Née d’un partenariat entre entreprises, administrations publiques et l’École des Mines de Paris, la Chaire Logistique Urbaine MINES ParisTech a pour ambition de développer la connaissance opérationnelle et théorique dans le domaine de la logistique urbaine.

Arnaud de La Fortelle

Entretien avec le professeur Arnaud de La Fortelle, son titulaire, autour d’un enjeu devenu phare pour les grandes métropoles françaises

Que représente l’enjeu de la logistique urbaine pour les grandes métropoles françaises ?
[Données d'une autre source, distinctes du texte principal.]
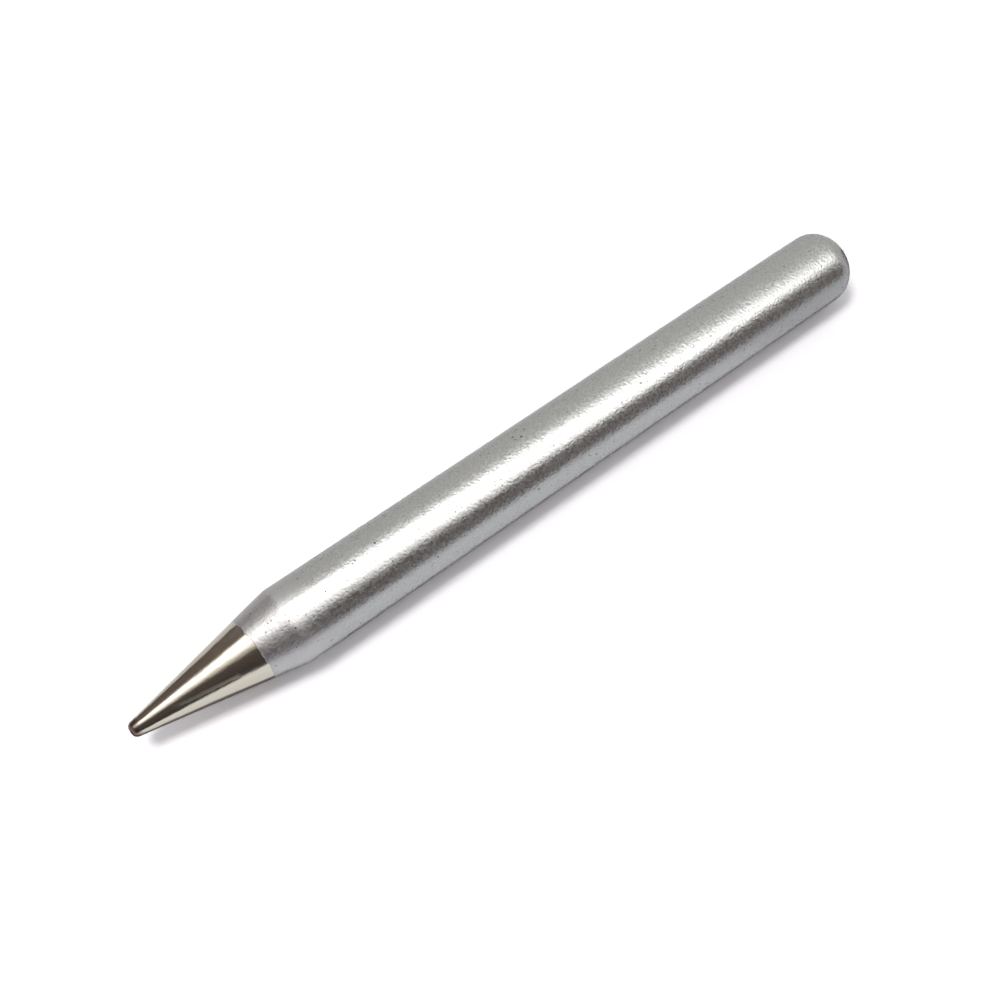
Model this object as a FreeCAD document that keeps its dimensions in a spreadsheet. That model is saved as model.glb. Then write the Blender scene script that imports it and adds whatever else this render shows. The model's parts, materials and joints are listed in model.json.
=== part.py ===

Sans marchandise en ville, il n’y aurait ni touristes, ni activités commerciales, ni industries. Cela signifierait donc plus aucun bureau ou habitant en ville… La logistique urbaine regroupe des choses extraordinairement différentes : des livraisons de palettes d’eau très lourdes sans grande valeur et a contrario des outils microinformatiques minuscules extrêmement couteux. Nous avons besoin des deux et pour autant, ils n’ont absolument pas le même schéma logistique. Il existe des centaines de schémas liés à des centaines de milliers de produits différents. La question n’est donc pas de trouver la bonne solution de transport et de logistique urbaine mais la combinaison qui créerait le meilleur consensus. Sur l’écologie par exemple, supprimer le véhicule 35 tonnes en ville peut sembler être une bonne solution mais s’il est remplacé par 35 vans qui transportent une tonne, cela n’a plus aucun intérêt, bien au contraire.

Comment travaillez-vous sur ces sujets au sein de la Chaire Logistique Urbaine MINES Paris Tech ?

Nous essayons de savoir comment comprendre, expliquer et simplifier le sujet afin de permettre aux acteurs de prendre les bonnes décisions. Nous réfléchissons à des problématiques concrètes d’un point de vue scientifique notamment à l’aide de données que nous collectons, transformons et simplifions par des modèles touchant à l’IA, à l’IoT, au Big Data…  Notre objectif final étant de faire travailler des acteurs aux intérêts différents : métropoles, commerces et industriels, pour faire émerger un consensus sur les meilleures mesures à prendre.

Selon vous, où en est la prise de conscience dans les grandes municipalités de l’Hexagone ?

Les municipalités ont tout à fait conscience de l’importance de la logistique et de son implication dans la ville au quotidien, et ce depuis longtemps. Ce qui est nouveau néanmoins, c’est la prise en compte des enjeux que cela implique en matière de logement, d’emploi et la qualité de vie. Le sujet est donc beaucoup plus complexe que ce que l’on imagine. Et l’essor du e-commerce vient encore bousculer tout cela notamment avec la fragmentation de la livraison.

De quelles façons les transporteurs peuvent-ils agir pour accélérer l’avènement d’une logistique à la fois urbaine et durable ?

C’est une question très compliquée à laquelle il n’existe pas de bonnes réponses. Le transport regroupe deux approches très différentes : les transporteurs BtoB qui optimisent les tournées, diminuent les coûts et une deuxième approche qui consiste à exploser la valeur de la logistique et à effectuer la livraison via des prestataires externes. Cette approche soulève la question de la durabilité de ce type de pratique. Aller trop loin dans l’ubérisation peut-être un risque. À contrario, les transporteurs BtoB sont déjà les plus efficaces possibles mais devront faire face à certaines mutations sur la gestion des flux à l’intérieur de la ville. Exemple ? Comment s’adapter si l’on supprime les places de livraison ? Il y a urgence à apporter un débat éclairé pour que l’ensemble des citoyens et des professionnels puissent mettre en place les bonnes solutions. Mais ces dernières ne seront pas universelles, elles dépendront des problématiques de chacune des villes concernées.

Quelles sont les réflexions majeures à mener dans les prochaines années autour de la logistique urbaine ?

Il s’agit d’abord de savoir comment discuter de manière raisonnable avec le citoyen et tous les acteurs concernés. Notre rôle est de produire une connaissance compréhensible. Nous travaillons sur une thèse autour de la simulation et de l’aide à la décision. Nous testons dans ce cadre un outil dédié, développé en interne. Une municipalité décide par exemple d’interdire les poids lourds ou de mettre en place une taxe. Elle peut tester la façon dont la logistique évoluera en fonction de sa décision, et ce selon plusieurs indicateurs comme la production de pollution, de bruit, le coût de la logistique et les répercussions de ces coûts. Cela ressemble presque à un jeu permettant de trouver la bonne politique selon ses propres problématiques et critères. Au travers de cet outil, nous souhaitons aider à prendre des décisions mieux motivées, plus intelligentes et intelligibles aux yeux du citoyen.